#### [What the task requires]
Transcribe, exactly as they appear, the line that contains "What OpenSCAD source", the line that contains "bead_r = bead_d / 2;", and every line in between, and nothing else.

#### [Data rows]
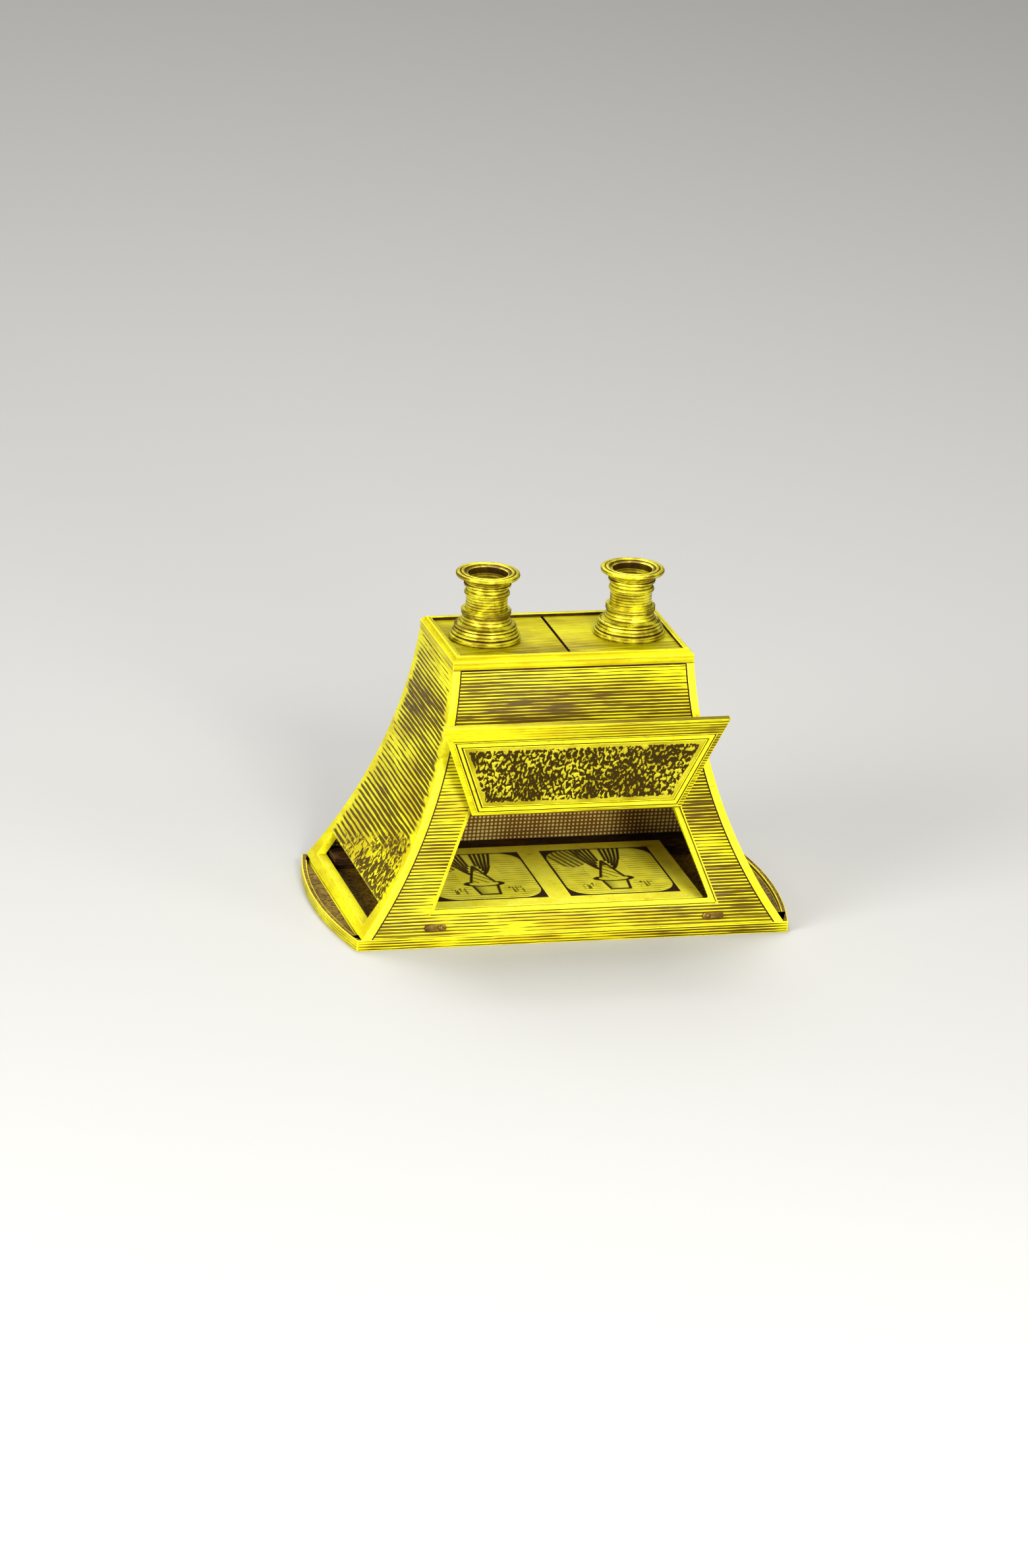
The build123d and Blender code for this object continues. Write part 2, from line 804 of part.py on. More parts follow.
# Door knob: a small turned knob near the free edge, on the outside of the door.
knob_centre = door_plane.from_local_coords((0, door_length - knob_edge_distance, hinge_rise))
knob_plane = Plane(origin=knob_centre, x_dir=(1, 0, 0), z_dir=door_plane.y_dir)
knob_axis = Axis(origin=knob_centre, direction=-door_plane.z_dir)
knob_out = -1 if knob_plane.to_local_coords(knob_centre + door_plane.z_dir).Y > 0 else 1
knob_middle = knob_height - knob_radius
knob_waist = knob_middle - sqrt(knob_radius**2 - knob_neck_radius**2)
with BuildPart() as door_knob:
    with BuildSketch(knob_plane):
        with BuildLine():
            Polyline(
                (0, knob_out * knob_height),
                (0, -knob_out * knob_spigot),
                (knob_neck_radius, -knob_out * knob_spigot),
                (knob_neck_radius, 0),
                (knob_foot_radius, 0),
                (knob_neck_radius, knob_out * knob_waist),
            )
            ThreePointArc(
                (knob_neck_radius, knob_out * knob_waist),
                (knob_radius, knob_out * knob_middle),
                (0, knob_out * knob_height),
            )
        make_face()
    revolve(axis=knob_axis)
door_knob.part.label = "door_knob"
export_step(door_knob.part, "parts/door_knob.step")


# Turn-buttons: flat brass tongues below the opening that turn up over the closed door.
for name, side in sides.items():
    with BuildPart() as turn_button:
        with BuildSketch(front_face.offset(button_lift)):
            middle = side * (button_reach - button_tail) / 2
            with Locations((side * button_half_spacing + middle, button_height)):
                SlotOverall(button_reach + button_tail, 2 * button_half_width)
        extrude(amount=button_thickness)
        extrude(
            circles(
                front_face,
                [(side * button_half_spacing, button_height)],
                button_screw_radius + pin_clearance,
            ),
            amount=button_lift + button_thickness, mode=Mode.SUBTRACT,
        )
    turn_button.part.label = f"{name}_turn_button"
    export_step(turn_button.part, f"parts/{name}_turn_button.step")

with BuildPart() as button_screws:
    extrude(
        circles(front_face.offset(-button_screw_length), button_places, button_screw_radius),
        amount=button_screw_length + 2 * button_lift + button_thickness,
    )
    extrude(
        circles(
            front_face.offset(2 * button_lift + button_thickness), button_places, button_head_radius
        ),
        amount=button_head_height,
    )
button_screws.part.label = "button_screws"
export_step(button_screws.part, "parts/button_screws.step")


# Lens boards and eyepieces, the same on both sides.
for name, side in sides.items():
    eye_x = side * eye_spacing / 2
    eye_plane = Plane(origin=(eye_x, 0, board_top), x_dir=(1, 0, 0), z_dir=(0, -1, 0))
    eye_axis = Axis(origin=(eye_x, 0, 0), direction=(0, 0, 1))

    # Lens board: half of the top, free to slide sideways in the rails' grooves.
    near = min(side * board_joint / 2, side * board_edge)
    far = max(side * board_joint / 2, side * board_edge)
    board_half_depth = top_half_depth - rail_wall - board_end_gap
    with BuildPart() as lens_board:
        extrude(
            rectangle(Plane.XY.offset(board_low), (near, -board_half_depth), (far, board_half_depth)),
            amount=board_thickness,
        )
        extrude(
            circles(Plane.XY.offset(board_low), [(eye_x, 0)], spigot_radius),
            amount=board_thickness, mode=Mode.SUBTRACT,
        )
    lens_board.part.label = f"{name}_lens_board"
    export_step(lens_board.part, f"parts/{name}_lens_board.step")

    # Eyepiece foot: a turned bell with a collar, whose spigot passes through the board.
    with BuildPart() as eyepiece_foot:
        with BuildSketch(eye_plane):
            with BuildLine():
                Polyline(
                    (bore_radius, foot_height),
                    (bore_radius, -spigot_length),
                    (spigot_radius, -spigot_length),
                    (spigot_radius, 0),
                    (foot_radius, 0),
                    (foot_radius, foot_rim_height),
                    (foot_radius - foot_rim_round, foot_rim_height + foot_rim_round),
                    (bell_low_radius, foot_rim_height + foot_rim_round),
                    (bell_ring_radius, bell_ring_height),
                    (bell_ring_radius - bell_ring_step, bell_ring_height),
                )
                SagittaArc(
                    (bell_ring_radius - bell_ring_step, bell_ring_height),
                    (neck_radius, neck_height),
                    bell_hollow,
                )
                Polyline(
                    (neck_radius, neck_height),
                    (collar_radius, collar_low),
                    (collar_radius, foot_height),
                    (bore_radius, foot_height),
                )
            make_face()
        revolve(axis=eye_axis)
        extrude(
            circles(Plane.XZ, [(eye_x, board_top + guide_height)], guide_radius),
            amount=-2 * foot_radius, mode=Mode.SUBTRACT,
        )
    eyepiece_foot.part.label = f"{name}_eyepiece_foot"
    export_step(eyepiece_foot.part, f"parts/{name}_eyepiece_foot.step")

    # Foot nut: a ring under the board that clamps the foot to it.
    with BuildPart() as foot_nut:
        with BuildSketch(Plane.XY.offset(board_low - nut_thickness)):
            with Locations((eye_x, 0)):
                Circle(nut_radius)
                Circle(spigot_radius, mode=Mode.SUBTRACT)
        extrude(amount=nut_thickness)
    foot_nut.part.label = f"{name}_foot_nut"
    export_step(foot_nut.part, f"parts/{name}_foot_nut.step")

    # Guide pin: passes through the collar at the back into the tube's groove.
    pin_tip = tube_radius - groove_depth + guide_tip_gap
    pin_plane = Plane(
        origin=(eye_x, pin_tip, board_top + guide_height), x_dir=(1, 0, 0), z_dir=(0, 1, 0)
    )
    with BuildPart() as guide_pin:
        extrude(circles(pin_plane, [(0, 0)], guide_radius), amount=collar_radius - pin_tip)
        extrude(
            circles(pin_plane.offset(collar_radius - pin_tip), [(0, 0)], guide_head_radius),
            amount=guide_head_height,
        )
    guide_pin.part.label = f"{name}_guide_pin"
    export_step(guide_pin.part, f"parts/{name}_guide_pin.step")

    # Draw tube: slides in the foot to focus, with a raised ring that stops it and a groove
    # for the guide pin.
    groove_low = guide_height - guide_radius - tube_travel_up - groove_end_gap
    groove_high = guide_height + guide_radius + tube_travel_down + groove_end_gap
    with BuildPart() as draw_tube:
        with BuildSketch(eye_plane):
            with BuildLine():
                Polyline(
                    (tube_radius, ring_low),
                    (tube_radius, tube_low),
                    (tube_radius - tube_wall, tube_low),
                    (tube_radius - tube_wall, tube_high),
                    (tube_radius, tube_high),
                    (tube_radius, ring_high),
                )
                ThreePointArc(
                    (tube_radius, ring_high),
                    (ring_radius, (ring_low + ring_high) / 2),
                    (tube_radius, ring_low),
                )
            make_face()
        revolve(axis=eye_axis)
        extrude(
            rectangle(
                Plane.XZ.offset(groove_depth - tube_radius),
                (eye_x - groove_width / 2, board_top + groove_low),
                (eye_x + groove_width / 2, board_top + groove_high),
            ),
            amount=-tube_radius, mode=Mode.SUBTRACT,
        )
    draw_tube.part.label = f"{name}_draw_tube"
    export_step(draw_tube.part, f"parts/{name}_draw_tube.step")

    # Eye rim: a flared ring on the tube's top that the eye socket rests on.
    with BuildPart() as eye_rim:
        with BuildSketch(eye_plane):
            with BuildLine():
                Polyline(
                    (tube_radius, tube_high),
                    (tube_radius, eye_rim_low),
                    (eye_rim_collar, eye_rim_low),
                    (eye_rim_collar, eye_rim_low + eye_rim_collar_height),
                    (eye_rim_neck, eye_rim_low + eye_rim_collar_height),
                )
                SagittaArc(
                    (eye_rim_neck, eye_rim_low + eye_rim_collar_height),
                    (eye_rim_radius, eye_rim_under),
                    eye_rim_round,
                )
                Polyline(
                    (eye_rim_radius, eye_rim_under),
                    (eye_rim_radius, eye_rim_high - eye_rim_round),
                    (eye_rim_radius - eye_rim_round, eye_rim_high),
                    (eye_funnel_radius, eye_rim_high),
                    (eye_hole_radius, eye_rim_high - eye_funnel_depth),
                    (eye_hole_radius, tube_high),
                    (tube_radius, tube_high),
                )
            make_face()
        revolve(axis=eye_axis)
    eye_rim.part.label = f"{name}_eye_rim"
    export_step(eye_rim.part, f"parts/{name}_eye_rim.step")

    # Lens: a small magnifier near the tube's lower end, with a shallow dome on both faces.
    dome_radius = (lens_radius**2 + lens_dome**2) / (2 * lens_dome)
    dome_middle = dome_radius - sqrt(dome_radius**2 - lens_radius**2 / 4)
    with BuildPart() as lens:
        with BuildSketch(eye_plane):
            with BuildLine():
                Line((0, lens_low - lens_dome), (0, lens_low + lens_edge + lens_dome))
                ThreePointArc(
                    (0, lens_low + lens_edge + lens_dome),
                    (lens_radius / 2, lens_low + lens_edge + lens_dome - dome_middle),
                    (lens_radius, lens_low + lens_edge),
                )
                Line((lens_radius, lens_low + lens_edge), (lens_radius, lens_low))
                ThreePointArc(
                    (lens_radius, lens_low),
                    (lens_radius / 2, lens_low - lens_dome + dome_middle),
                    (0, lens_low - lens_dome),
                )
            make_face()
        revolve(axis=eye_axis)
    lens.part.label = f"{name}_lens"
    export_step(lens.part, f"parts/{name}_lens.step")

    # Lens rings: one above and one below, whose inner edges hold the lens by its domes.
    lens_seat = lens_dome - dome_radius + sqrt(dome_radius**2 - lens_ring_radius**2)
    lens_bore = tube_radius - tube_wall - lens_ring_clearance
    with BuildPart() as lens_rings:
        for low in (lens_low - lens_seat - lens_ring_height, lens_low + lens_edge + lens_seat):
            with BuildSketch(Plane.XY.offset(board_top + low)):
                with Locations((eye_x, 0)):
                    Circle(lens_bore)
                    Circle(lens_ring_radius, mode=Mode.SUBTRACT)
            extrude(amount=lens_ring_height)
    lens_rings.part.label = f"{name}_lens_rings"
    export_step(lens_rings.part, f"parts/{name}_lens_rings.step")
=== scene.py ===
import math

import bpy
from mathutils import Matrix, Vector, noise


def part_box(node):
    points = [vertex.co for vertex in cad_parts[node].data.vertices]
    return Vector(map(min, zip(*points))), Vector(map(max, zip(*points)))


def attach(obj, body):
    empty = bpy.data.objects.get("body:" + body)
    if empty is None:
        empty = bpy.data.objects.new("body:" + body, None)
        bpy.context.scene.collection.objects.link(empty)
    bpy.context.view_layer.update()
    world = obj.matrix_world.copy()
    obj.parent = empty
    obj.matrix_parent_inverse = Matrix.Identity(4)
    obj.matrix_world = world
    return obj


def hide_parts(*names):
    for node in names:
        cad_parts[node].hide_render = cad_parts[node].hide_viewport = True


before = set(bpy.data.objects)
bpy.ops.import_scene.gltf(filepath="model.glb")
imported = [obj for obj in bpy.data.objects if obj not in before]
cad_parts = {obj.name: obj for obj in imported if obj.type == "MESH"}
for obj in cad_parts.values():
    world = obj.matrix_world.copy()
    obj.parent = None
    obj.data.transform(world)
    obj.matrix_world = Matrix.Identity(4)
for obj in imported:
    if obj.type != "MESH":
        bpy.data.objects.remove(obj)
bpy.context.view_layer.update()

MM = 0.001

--

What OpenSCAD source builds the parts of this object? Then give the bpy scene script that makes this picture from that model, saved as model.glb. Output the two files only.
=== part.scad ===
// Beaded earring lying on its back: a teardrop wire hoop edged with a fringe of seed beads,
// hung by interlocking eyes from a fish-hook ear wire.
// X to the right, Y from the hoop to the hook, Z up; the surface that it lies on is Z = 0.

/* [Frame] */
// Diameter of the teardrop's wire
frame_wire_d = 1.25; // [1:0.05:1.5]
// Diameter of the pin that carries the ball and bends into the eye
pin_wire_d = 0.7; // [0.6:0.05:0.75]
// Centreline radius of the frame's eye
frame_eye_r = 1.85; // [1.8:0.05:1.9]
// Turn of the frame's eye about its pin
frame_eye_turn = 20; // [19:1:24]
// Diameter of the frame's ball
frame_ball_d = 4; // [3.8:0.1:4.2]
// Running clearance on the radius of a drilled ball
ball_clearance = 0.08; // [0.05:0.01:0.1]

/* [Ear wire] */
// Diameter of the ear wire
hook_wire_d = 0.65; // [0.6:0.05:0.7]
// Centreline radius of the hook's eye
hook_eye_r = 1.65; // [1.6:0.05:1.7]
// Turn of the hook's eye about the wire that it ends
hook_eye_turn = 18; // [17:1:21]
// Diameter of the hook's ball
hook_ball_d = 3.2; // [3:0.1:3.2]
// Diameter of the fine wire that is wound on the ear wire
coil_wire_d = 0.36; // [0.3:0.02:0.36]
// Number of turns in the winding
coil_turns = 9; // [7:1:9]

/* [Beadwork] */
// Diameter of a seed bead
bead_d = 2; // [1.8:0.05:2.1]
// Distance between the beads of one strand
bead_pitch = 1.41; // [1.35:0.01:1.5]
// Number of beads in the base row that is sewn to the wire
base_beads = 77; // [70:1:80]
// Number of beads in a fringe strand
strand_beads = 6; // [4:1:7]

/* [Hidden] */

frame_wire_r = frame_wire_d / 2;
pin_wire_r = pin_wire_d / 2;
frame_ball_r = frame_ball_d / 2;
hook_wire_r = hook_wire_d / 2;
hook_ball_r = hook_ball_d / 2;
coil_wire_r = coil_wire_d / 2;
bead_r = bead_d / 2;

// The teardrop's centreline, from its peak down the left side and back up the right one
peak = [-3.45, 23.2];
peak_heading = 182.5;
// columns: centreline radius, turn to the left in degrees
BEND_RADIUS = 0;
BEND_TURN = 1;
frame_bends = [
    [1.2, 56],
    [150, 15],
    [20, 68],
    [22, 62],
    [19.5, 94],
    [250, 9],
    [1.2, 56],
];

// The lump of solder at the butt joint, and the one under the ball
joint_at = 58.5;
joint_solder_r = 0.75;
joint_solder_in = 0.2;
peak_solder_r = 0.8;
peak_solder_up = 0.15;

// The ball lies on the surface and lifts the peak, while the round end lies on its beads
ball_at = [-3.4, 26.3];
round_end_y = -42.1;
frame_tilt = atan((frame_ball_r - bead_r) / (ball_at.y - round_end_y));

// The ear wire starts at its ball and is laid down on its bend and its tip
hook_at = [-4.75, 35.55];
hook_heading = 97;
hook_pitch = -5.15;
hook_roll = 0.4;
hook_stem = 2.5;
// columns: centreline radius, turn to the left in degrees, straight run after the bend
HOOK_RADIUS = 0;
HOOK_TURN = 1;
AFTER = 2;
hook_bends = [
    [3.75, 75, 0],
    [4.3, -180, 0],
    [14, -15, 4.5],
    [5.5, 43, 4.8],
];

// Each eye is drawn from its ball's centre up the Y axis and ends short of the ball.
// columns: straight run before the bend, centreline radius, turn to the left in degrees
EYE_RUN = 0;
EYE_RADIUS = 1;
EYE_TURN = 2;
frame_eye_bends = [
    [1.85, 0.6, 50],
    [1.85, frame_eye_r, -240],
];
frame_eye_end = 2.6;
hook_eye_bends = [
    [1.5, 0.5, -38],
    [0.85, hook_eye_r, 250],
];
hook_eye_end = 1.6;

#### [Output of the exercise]
What OpenSCAD source builds the parts of this object? Then give the bpy scene script that makes this picture from that model, saved as model.glb. Output the two files only.
=== part.scad ===
// Beaded earring lying on its back: a teardrop wire hoop edged with a fringe of seed beads,
// hung by interlocking eyes from a fish-hook ear wire.
// X to the right, Y from the hoop to the hook, Z up; the surface that it lies on is Z = 0.

/* [Frame] */
// Diameter of the teardrop's wire
frame_wire_d = 1.25; // [1:0.05:1.5]
// Diameter of the pin that carries the ball and bends into the eye
pin_wire_d = 0.7; // [0.6:0.05:0.75]
// Centreline radius of the frame's eye
frame_eye_r = 1.85; // [1.8:0.05:1.9]
// Turn of the frame's eye about its pin
frame_eye_turn = 20; // [19:1:24]
// Diameter of the frame's ball
frame_ball_d = 4; // [3.8:0.1:4.2]
// Running clearance on the radius of a drilled ball
ball_clearance = 0.08; // [0.05:0.01:0.1]

/* [Ear wire] */
// Diameter of the ear wire
hook_wire_d = 0.65; // [0.6:0.05:0.7]
// Centreline radius of the hook's eye
hook_eye_r = 1.65; // [1.6:0.05:1.7]
// Turn of the hook's eye about the wire that it ends
hook_eye_turn = 18; // [17:1:21]
// Diameter of the hook's ball
hook_ball_d = 3.2; // [3:0.1:3.2]
// Diameter of the fine wire that is wound on the ear wire
coil_wire_d = 0.36; // [0.3:0.02:0.36]
// Number of turns in the winding
coil_turns = 9; // [7:1:9]

/* [Beadwork] */
// Diameter of a seed bead
bead_d = 2; // [1.8:0.05:2.1]
// Distance between the beads of one strand
bead_pitch = 1.41; // [1.35:0.01:1.5]
// Number of beads in the base row that is sewn to the wire
base_beads = 77; // [70:1:80]
// Number of beads in a fringe strand
strand_beads = 6; // [4:1:7]

/* [Hidden] */

frame_wire_r = frame_wire_d / 2;
pin_wire_r = pin_wire_d / 2;
frame_ball_r = frame_ball_d / 2;
hook_wire_r = hook_wire_d / 2;
hook_ball_r = hook_ball_d / 2;
coil_wire_r = coil_wire_d / 2;
bead_r = bead_d / 2;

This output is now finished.